Again, I don’t see how students who have advanced through years on sports team differ from students who have worked on plays after plays, musicals after musicals, or have progressed to play first clarinet in the band. If there is something inherently unique to sports in developing students into leaders, I have failed to see it.
9. Time Management: Yet again, being in sports does not make one a superhero when it comes to time management. Time management is a skill that almost everyone in any extracurricular activity must perfect. After all, an extracurricular activity is just that. School work must still be completed.
10. Success Mindset: Chen sums up the blog by listing some bullet points from another article on things that help athletes have successful mindsets. And again, I’d have to point out that there is nothing inherent in being an athlete that contributes to having a successful mindset. For sure, there exist athletes that have a successful mindset as Chen put it, but I’d argue that the same is true of anyone, regardless of whether they’re in any activities or not.
To sum the points of Chen’s blog, I’d say that none of them, with the exception of possibly fitness, has any merit in promoting sports other other extracurricular activities. But even fitness is not a sure win for sports. Theater and ballet, for instance, can exert fitness as well. When I was in the marching band and carried a portable xylophone around, I was quite fit.
But aside from disproving Chen’s points …
What’s the case for arts?
Let’s go back 500 years to 1519 AD in France. There lays Leonardo da Vinci on his death bed, thinking about everything he did throughout his life. As he closes his eyes and dies, he wonders what is going to happen to everything he created, specially the painting he created of that not-so-pretty girl with that smirk on her face. Fast forward to 2019 and that not-so-pretty girl’s portrait is viewed by over 10 million museum visitors every single year. The Sistine Chapel is visited by over 5 million visitors per year. And we are talking about art that was created 500 years ago. I can guarantee that every day throughout the world, there are over 1000 performances of some work from Beethoven or Mozart. At any one second of the 86400 seconds of each day, there are at least 100 people throughout the world playing a Chopin piece on a piano. And these artists have long been dead.
Riddle me this, Batman. How many people in the world are talking about The Gronk this very second? As I’m writing this on a Sunday during football season, I’d venture and say a few. Does anyone talk about him in April? I’m not saying that The Mona Lisa is that impressive of a painting, but you catch my drift.
Who has lived on? Who will live on? If humanity continues its upward path for the next several hundred years, I’d be surprised if Bach and Schubert were forgotten. But what if they may? The dwindling budget for arts compared to dollars allocated for sports in any school district could potentially contribute to that catastrophe. The United States educational system has been under tremendous strain in terms of budget cuts. Federal funding has all but vanished and states have cut their spending on education. If you pay attention to the details, you’ll notice that school art programs are the first to go on the butcher’s block.
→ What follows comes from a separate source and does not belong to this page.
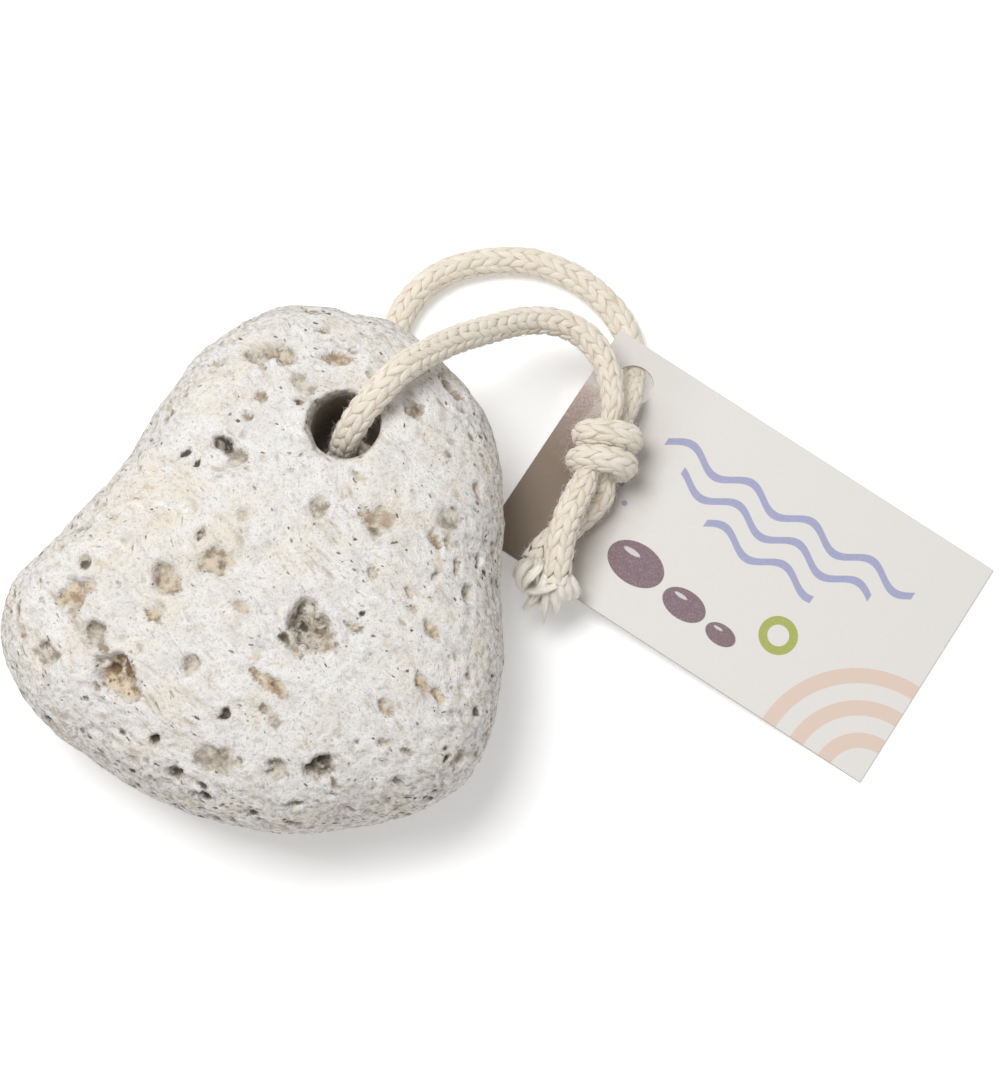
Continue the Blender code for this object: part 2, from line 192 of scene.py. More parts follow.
half_spacing = WRAP_SPACING / 2
route = FRONT_TAIL + inside_knot(FRONT_WAY_IN) + wrap(-half_spacing, *FRONT_WRAP)
route += inside_knot(FRONT_WAY_OUT) + loop_rows() + inside_knot(BACK_WAY_IN)
route += wrap(half_spacing, *BACK_WRAP) + inside_knot(BACK_WAY_OUT) + BACK_TAIL
cord_rows, cord_along = evenly(smooth_curve(route, False, POINTS_PER_SPAN), CORD_STEP)
cord_middle = cord_rows[:, :3]
cord_thickness = cord_rows[:, 3]
cord_length = cord_along[-1]

# Cord's knit. Ten columns of slanting cotton yarn legs, five chains of V-shaped stitches, cover a
# hidden core. Each leg swells out of the stitch before it and dives under the next one.
COLUMNS = 10
STITCH_PITCH = 2.45 * MM
LEG_LENGTH = 1.45
LEG_TILT = 1.3
LEG_SHEAR = 0.12
LEG_SHEAR_WAVE = 9 * MM
LEG_BOW = 0.07
LEG_START = 0.9
LEG_UNEVENNESS = 0.08
LEG_FULLNESS = 0.75
CHAIN_OFFSET = 0.2
LEG_HALF_WIDTH = 0.74 * MM
LEG_HALF_HEIGHT = 0.27 * MM
LEG_RINGS = 8
LEG_SIDES = 8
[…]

The allocations for arts did not amount to much to begin with, compared with maintaining the turf on the football field, but somehow these ratios don’t factor into the equation to see where money can be saved. It is numbing to see monetary support for the arts nearly vanish as time goes on.
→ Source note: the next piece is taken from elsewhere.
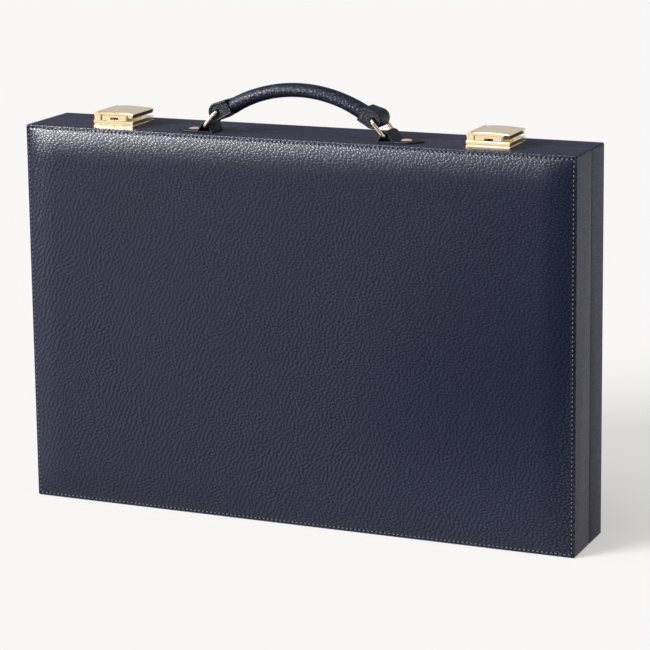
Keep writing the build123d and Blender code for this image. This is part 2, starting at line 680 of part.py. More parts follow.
# Domed rivets through chape, wrap and rail, each with a washer inside
with BuildPart() as handle_rivets:
    cap_r = (RIVET_R**2 + RIVET_DOME**2) / (2 * RIVET_DOME)
    cap_middle = (RIVET_R / 2, math.sqrt(cap_r**2 - RIVET_R**2 / 4) - cap_r + RIVET_DOME)
    for x, y in RIVET_SPOTS:
        with BuildSketch(xz(y, x, HEIGHT + CHAPE_FLAT)) as rivet_section:
            with BuildLine():
                Line((0, 0), (RIVET_R, 0))
                ThreePointArc((RIVET_R, 0), cap_middle, (0, RIVET_DOME))
                Line((0, RIVET_DOME), (0, 0))
            make_face()
        revolve(rivet_section.sketch, axis=Axis((x, y, HEIGHT), (0, 0, 1)))
        z_cylinder(RIVET_SHANK_R, x, y, INNER_TOP - LINING + FIT, HEIGHT + CHAPE_FLAT)
handle_rivets.part.label = "handle_rivets"
export_step(handle_rivets.part, "parts/handle_rivets.step")

with BuildPart() as rivet_washers:
    for x, y in RIVET_SPOTS:
        z_cylinder(WASHER_R, x, y, INNER_TOP - LINING, INNER_TOP)
        z_cylinder(RIVET_SHANK_R + FIT, x, y, INNER_TOP - 2 * LINING, INNER_TOP + 1, mode=Mode.SUBTRACT)
rivet_washers.part.label = "rivet_washers"
export_step(rivet_washers.part, "parts/rivet_washers.step")

# ---- Locks ----
BASE_METAL_END = SEAM_Y - LOCK_SPLIT
LID_METAL_START = SEAM_Y + LOCK_SPLIT


def lock_block(cx, x0, x1, y0, y1, z0, z1, mode=Mode.ADD):
    """A block placed from a lock's middle in X and from the case top in Z."""
    block(cx + x0, cx + x1, y0, y1, HEIGHT + z0, HEIGHT + z1, mode=mode)


def screw(x, y, head_bottom, depth):
    """A slotted screw that goes down from its head."""
    z_cylinder(LOCK_SCREW_HEAD_R, x, y, HEIGHT + head_bottom, HEIGHT + head_bottom + SCREW_HEAD)
    z_cylinder(LOCK_SCREW_R, x, y, HEIGHT - depth, HEIGHT + head_bottom)
    slot_z = HEIGHT + head_bottom + SCREW_HEAD
    block(x - 3, x + 3, y - SLOT_HALF, y + SLOT_HALF, slot_z - SLOT_DEPTH, slot_z + 1, mode=Mode.SUBTRACT)


for name, cx in LOCK_X.items():
    axis_x, axis_z = cx + FLAP_AXIS[0], HEIGHT + FLAP_AXIS[1]

    # Lower plate with the pocket that the keeper's hook and the bolt work in
    with BuildPart() as lock_plate:
        lock_block(cx, -LOCK_HALF, LOCK_HALF, LOCK_FRONT, BASE_METAL_END, 0, PLATE_TOP)
        fillet(lock_plate.edges().filter_by(Axis.Z), LOCK_EDGE)
        chamfer(lock_plate.faces().sort_by(Axis.Z)[-1].edges(), LOCK_CHAMFER)
        pocket = (-POCKET_X, POCKET_X, POCKET_Y, BASE_METAL_END + 1)
        lock_block(cx, *pocket, POCKET_FLOOR, PLATE_TOP + 1, mode=Mode.SUBTRACT)
        for x, y in LOCK_SCREW_SPOTS:
            z_cylinder(LOCK_SCREW_R + FIT, x, y, HEIGHT - 1, HEIGHT + PLATE_TOP, mode=Mode.SUBTRACT)
    lock_plate.part.label = f"{name}_lock_plate"
    export_step(lock_plate.part, f"parts/{name}_lock_plate.step")

    # Upper case on a recessed neck, open at the seam, slotted for the bolt's lug
    with BuildPart() as lock_case:
        lock_block(cx, -LOCK_HALF, LOCK_HALF, LOCK_FRONT, BASE_METAL_END, NECK_TOP, CASE_TOP)
        fillet(lock_case.edges().filter_by(Axis.Z), LOCK_EDGE)
        chamfer(lock_case.faces().sort_by(Axis.Z)[-1].edges(), LOCK_CHAMFER)
        chamfer(lock_case.faces().sort_by(Axis.Z)[0].edges(), LOCK_CHAMFER)
        lock_block(
            cx,
            -LOCK_HALF + NECK_INSET,
            LOCK_HALF - NECK_INSET,
            LOCK_FRONT + NECK_INSET,
            BASE_METAL_END,
            PLATE_TOP,
            NECK_TOP,
        )
        lock_block(cx, *pocket, PLATE_TOP - 1, ROOF, mode=Mode.SUBTRACT)
        lock_block(cx, *LUG_SLOT_X, *LUG_SLOT_Y, ROOF - 1, CASE_TOP + 1, mode=Mode.SUBTRACT)
    lock_case.part.label = f"{name}_lock_case"
    export_step(lock_case.part, f"parts/{name}_lock_case.step")

    # Inset body with the slider's slot in front and two knuckles for the flap on its left
    with BuildPart() as lock_body:
        lock_block(cx, BODY_LEFT, BODY_RIGHT, BODY_FRONT, BASE_METAL_END, CASE_TOP, BODY_TOP)
        fillet(lock_body.edges().filter_by(Axis.Z), BODY_EDGE)
        chamfer(lock_body.faces().sort_by(Axis.Z)[-1].edges(), LOCK_CHAMFER)
        for y0, y1 in BODY_KNUCKLES:
            lock_block(cx, FLAP_AXIS[0] - KNUCKLE_FOOT, BODY_LEFT + 1, y0, y1, CASE_TOP, FLAP_AXIS[1])
            y_cylinder(FLAP_KNUCKLE_R, axis_x, axis_z, y0, y1)
        y_cylinder(FLAP_BORE_R, axis_x, axis_z, LOCK_FRONT, LOCK_BACK, mode=Mode.SUBTRACT)
        lock_block(cx, *BODY_HOLLOW_X, *BODY_HOLLOW_Y, CASE_TOP - 1, BODY_HOLLOW_TOP, mode=Mode.SUBTRACT)
        lock_block(
            cx, -SLOT_X, SLOT_X, LOCK_FRONT - 1, BODY_HOLLOW_Y[0] + 1, *SLIDER_SLOT_Z, mode=Mode.SUBTRACT
        )
    lock_body.part.label = f"{name}_lock_body"
    export_step(lock_body.part, f"parts/{name}_lock_body.step")

    # Bolt bar with a lug that rises through the case into the body
    with BuildPart() as bolt:
        lock_block(cx, *BOLT_X, *BOLT_Y, *BOLT_Z)
        lock_block(cx, *LUG_X, *BOLT_Y, BOLT_Z[0], LUG_TOP)
        chamfer(bolt.faces().sort_by(Axis.X)[-1].edges(), 0.3)
    bolt.part.label = f"{name}_bolt"
    export_step(bolt.part, f"parts/{name}_bolt.step")

    with BuildPart() as slider:
        lock_block(cx, *SLIDER_X, SLIDER_TIP_Y, BOLT_Y[0], *SLIDER_Z)
        chamfer(slider.faces().sort_by(Axis.Y)[0].edges(), 0.25)
    slider.part.label = f"{name}_slider"
    export_step(slider.part, f"parts/{name}_slider.step")

    # Hinged flap: crowned plate, thick bevelled lip at its free end, two knuckles
    with BuildPart() as flap:
        with BuildSketch(xz(LOCK_BACK, cx, HEIGHT)) as flap_section:
            with BuildLine():
                Line(FLAP_ROOT_LOW, FLAP_ROOT_HIGH)
                ThreePointArc(FLAP_ROOT_HIGH, FLAP_CROWN, FLAP_RIM)
                Polyline(FLAP_RIM, FLAP_NOSE, FLAP_LIP_OUT, FLAP_LIP_IN, FLAP_LIP_TOP, FLAP_ROOT_LOW)
            make_face()
        extrude(amount=LOCK_BACK - LOCK_FRONT)
        ends = flap.faces().filter_by(Axis.Y)
        chamfer(ends.edges().filter_by(lambda e: e.center().Z > HEIGHT + FLAP_UNDER + 0.5), LOCK_CHAMFER)
        with BuildSketch(Plane.YZ.offset(cx + FLAP_LIP_TOP[0])) as undercut:
            Polygon(
                (LOCK_FRONT - 1, HEIGHT + FLAP_NOSE[1]),
                (LOCK_FRONT, HEIGHT + FLAP_NOSE[1]),
                (LOCK_FRONT + FLAP_UNDERCUT, HEIGHT + FLAP_LIP_OUT[1]),
                (LOCK_FRONT + FLAP_UNDERCUT, HEIGHT + FLAP_LIP_OUT[1] - 1),
                (LOCK_FRONT - 1, HEIGHT + FLAP_LIP_OUT[1] - 1),
                align=None,
            )
        extrude(undercut.sketch, amount=LOCK_HALF, mode=Mode.SUBTRACT)
        for y0, y1 in FLAP_KNUCKLES:
            lock_block(cx, FLAP_AXIS[0], FLAP_ROOT_LOW[0] + 0.5, y0, y1, FLAP_AXIS[1], FLAP_WEB_TOP)
            y_cylinder(FLAP_KNUCKLE_R, axis_x, axis_z, y0, y1)
        y_cylinder(FLAP_BORE_R, axis_x, axis_z, LOCK_FRONT, LOCK_BACK, mode=Mode.SUBTRACT)
    flap.part.label = f"{name}_flap"
    export_step(flap.part, f"parts/{name}_flap.step")

    with BuildPart() as flap_pin:
        y_cylinder(FLAP_PIN_R, axis_x, axis_z, BODY_KNUCKLES[0][0], LOCK_BACK)
    flap_pin.part.label = f"{name}_flap_pin"
    export_step(flap_pin.part, f"parts/{name}_flap_pin.step")

    # The lid's half of the lock, in line with the plate and the case
    with BuildPart() as keeper:
        for z0, z1 in ((0, PLATE_TOP), (NECK_TOP, CASE_TOP)):
            lock_block(cx, -LOCK_HALF, LOCK_HALF, LID_METAL_START, LOCK_BACK, z0, z1)
        fillet(keeper.edges().filter_by(Axis.Z), LOCK_EDGE)
        chamfer(keeper.faces().sort_by(Axis.Z)[-1].edges(), LOCK_CHAMFER)
        lock_block(
            cx,
            -LOCK_HALF + NECK_INSET,
            LOCK_HALF - NECK_INSET,
            LID_METAL_START,
            LOCK_BACK - NECK_INSET,
            PLATE_TOP,
            NECK_TOP,
        )
        for x, y in KEEPER_SCREW_SPOTS:
            z_cylinder(LOCK_SCREW_R + FIT, x, y, HEIGHT - 1, HEIGHT + CASE_TOP + 1, mode=Mode.SUBTRACT)
            seat = HEIGHT + CASE_TOP - SCREW_HEAD - FIT
            z_cylinder(LOCK_SCREW_HEAD_R + FIT, x, y, seat, HEIGHT + CASE_TOP + 1, mode=Mode.SUBTRACT)
    keeper.part.label = f"{name}_keeper"
    export_step(keeper.part, f"parts/{name}_keeper.step")

    # Hook that reaches from the keeper into the lock; the bolt slides in behind its lip
    with BuildPart() as hook:
        lock_block(cx, *HOOK_X, HOOK_TIP_Y, LID_METAL_START, *HOOK_Z)
        lock_block(cx, *HOOK_X, HOOK_TIP_Y, HOOK_TIP_Y + HOOK_LIP, HOOK_Z[0], HOOK_LIP_TOP)
    hook.part.label = f"{name}_hook"
    export_step(hook.part, f"parts/{name}_hook.step")

with BuildPart() as lock_screws:
    for x, y in LOCK_SCREW_SPOTS:
        screw(x, y, POCKET_FLOOR + FIT, LOCK_SCREW_DEPTH)
lock_screws.part.label = "lock_screws"
export_step(lock_screws.part, "parts/lock_screws.step")

with BuildPart() as keeper_screws:
    for x, y in KEEPER_SCREW_SPOTS:
        screw(x, y, CASE_TOP - SCREW_HEAD, LOCK_SCREW_DEPTH)
keeper_screws.part.label = "keeper_screws"
export_step(keeper_screws.part, "parts/keeper_screws.step")
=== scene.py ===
import json
import math

import bmesh
import bpy
from mathutils import Matrix, Vector

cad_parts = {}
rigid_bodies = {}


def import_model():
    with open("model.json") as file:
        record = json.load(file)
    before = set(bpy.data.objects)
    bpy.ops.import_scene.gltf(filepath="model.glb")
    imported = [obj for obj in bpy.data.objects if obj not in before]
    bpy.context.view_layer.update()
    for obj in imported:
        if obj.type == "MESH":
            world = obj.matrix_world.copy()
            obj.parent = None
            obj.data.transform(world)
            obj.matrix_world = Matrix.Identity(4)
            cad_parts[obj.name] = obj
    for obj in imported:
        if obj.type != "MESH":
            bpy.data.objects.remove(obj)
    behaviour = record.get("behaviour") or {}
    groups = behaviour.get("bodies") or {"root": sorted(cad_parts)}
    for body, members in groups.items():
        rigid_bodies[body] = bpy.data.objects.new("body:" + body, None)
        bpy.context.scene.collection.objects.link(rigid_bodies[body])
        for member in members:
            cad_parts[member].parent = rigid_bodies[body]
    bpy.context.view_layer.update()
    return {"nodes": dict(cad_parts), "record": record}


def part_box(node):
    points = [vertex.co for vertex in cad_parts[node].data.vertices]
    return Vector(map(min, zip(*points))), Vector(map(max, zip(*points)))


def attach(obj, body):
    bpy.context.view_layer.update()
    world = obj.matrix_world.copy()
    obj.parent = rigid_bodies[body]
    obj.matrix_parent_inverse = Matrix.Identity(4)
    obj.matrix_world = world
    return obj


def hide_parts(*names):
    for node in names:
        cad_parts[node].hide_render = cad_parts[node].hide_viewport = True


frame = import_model()

MM = 0.001

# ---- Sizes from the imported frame, in metres ----
panel_low, panel_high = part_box("base_panel_leather")
lid_panel_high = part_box("lid_panel_leather")[1]
base_seam_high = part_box("base_seam_binding")[1]
lid_seam_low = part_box("lid_seam_binding")[0]
WIDTH = panel_high[0] - panel_low[0]
HEIGHT = panel_high[2] - panel_low[2]
SEAM_Y = (base_seam_high[1] + lid_seam_low[1]) / 2

# ---- Sizes of the case ----
CORNER = 1.5 * MM  # radius of the outline's corners
CROWN = 4.0 * MM  # how far the padding stands out in the middle
MARGIN = 1.0 * MM  # flat leather outside the padding
RAMP = 27.0 * MM  # width over which the padding rises
LEATHER = 1.4 * MM  # thickness of the panels' leather
WRAP = 1.2 * MM  # thickness of the leather round the sides
WALL = 8.2 * MM  # how far in the wrap leather ends, after it has turned over the frame's edge
TURN_RADIUS = 0.5 * MM  # radius of the wrap leather's edges
TURNED = 1.0 * MM  # thickness of the wrap leather where it is turned in
SEAM_GAP = 0.35 * MM  # the leather turns in a little before the halves meet
GROOVE = 3.2 * MM  # half the width of the bevelled groove at the foot, over the hinge
RELIEF_TOP = 2.5 * MM  # height of that groove
HALVES = {
    "base": {"side": -1, "edge": SEAM_Y - (panel_low[1] + CROWN)},
    "lid": {"side": 1, "edge": (lid_panel_high[1] - CROWN) - SEAM_Y},
}

SHARP_ANGLE = math.radians(38)  # a steeper fold than this is shaded as an edge


# ---- Small helpers ----
def mesh_object(name, vertices, faces):
    """A smoothly shaded mesh object from vertices in metres, with its normals turned outwards."""
    data = bpy.data.meshes.new(name)
    data.from_pydata([tuple(v) for v in vertices], [], faces)
    shape = bmesh.new()
    shape.from_mesh(data)
    bmesh.ops.recalc_face_normals(shape, faces=shape.faces)
    shape.to_mesh(data)
    shape.free()
    for polygon in data.polygons:
        polygon.use_smooth = True
    data.set_sharp_from_angle(angle=SHARP_ANGLE)
    piece = bpy.data.objects.new(name, data)
    bpy.context.scene.collection.objects.link(piece)
    return piece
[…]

Support for the arts has also declined socially. I am not referring to popular art, such as the production of Hamilton, which everyone oohs and ahhs over. FM Stations that played classical and jazz can no longer sustain themselves. Before 2000s, Chicago had two classical FM stations (WFMT and WNIB) and two Jazz (WDCB full-time and WBEZ on nights and weekend). Now only WFMT and WDCB remain. Artsy films do not garner the viewers they once did, and the quality of the films has dropped over the years, to the point that I have stopped looking for domestic films in English and look for foreign films to watch.
But why is this a “sports vs. arts” issue? Glad you asked. Let me elaborate.
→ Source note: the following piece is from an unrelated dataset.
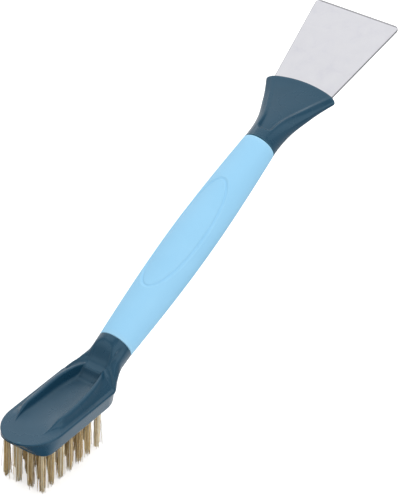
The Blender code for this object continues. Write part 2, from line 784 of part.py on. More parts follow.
def edge_grinding(name, side, scraper_guide):
    """A wedge that grinds one face of the blade down to the land at its edge."""
    bm = bmesh.new()
    reach = BLADE_TIP_WIDTH
    near = BLADE_END - BLADE_BEVEL
    far = BLADE_END + BLADE_BEVEL
    slope = (BLADE_THICKNESS - BLADE_LAND) / 2 / BLADE_BEVEL
    face = side * BLADE_THICKNESS / 2
    far_z = face - side * slope * (far - near)
    lift = side * 2 * BLADE_THICKNESS
    section = [(near, face), (far, far_z), (far, face + lift), (near, face + lift)]
    skin(bm, [[(x, -reach, z) for x, z in section], [(x, reach, z) for x, z in section]])
    return cutter(name, bm, scraper_guide)


def build_blade(scraper_guide):
    bm = plate(blade_outline(), BLADE_THICKNESS)
    blade = new_object("scraper_blade", bm, "steel", scraper_guide, sharp=0.0)
    boolean(blade, posts("tang_holes", POST_RADIUS + CLEARANCE, 2 * BLADE_THICKNESS, scraper_guide))
    boolean(blade, edge_grinding("upper_grinding", 1, scraper_guide))
    boolean(blade, edge_grinding("lower_grinding", -1, scraper_guide))
    return blade


def main():
    clear_scene()
    scraper_start = grip_start() + grip_axis() * GRIP_LENGTH
    end_x = scraper_start.x + BLADE_END * math.cos(SCRAPER_ANGLE) + BLADE_LAND / 2 * math.sin(SCRAPER_ANGLE)
    middle_x = (NOSE_TOP_X + end_x) / 2
    frame = empty("brush_frame", (-middle_x, 0.0, BRISTLE_LENGTH), 0.0)
    grip_guide = empty("grip_guide", grip_start(), GRIP_ANGLE, frame)
    grip_end_guide = empty("grip_end_guide", scraper_start, GRIP_ANGLE, frame)
    scraper_guide = empty("scraper_guide", scraper_start, SCRAPER_ANGLE, frame)
    build_head(frame, grip_guide)
    build_bristles(frame)
    build_sleeve(grip_guide)
    build_holder(scraper_guide, grip_end_guide)
    build_blade(scraper_guide)


main()
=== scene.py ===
"""Crevice brush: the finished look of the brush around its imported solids.

Units are metres in the part's own frame: +X from the brush nose to the scraper edge, +Z up.
"""

import math
import random

import bmesh
import bpy
from mathutils import Matrix, Vector


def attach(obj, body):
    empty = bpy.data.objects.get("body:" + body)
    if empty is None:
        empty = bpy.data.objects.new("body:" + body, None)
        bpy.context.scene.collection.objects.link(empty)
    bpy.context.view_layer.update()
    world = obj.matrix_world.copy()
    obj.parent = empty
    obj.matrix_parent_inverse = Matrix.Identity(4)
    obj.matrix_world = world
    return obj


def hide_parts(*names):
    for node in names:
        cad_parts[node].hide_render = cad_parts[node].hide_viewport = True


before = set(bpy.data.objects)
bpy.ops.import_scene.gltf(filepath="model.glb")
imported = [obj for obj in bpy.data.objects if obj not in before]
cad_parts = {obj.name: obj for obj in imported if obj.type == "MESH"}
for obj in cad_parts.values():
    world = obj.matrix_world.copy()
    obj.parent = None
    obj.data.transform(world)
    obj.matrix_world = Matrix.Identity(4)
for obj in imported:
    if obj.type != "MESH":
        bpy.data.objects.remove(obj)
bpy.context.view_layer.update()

# Field of tufts
TUFT_ROWS = 7
TUFT_COLUMNS = 4
TUFT_PITCH_ALONG = 0.0067
TUFT_PITCH_ACROSS = 0.0065
TUFT_HOLE_RADIUS = 0.0016
TUFT_HOLE_DEPTH = 0.0038
BRISTLE_LENGTH = 0.0225
LAST_ROW_X = (TUFT_ROWS - 1) * TUFT_PITCH_ALONG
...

We try to appease the public. What the public likes, the public shall get, otherwise we may as well be looking for another job. Perhaps it is better to look for another job if that’s the mentality. The U.S. public definitely likes high school sports — football in particular — above other things. Yes, yes. Everyone knows that you must study math and English to graduate. They’ll help you in the future. So the public puts up with that. But arts? Meh, not really. What’s the purpose of another mediocre Christmas concert? What’s the purpose of a mediocre musical in February? There is no purpose. What is playing flute for 4 years going to do for you in 20 years? I’d argue a lot, but the public doesn’t see it that way. The public wants what it wants: excitement. Let’s face it. Obviously watching Friday night high school football is way more exciting than listening to a band concert. You can eat popcorn and talk at the game without anyone giving you a dirty look.
But what about the students deprived of enjoying the arts, a life-long attachment that could have helped them grow and burst with creativity, or at least help them understand their humanity a little more clearly? Listening to some of the past musical pieces — classical or not, think Pink Floyd’s Shine On, but really understanding and delving into the music — could be life altering for some, and plain enjoyment for others. Watching Children of a Lesser God as a stage production in my magnet school for the deaf and hard of hearing students was an experience for me. I wouldn’t want to deprive any student from having the opportunity to act in that play, or anybody from seeing it.
Where does that leave us? I doubt I have created a case for the art. To do so would require a book or two of its own. But consider this. Do we want to create even a larger gap in our timeline as humans than we have already created? A gap within which respect for the fine arts has diminished and schools are hard-pressed to keep up with the students’ natural desire for the arts? Must the arts take a back seat to sports — or any other subject for that matter — in order for us to make ends meet in our budgets?
Learning and appreciating the fine arts is a life-long endeavor, one that get better with age like a fine wine. It is the nourishment your inner being should desire, and if it’s not, then we have our work cut out for us.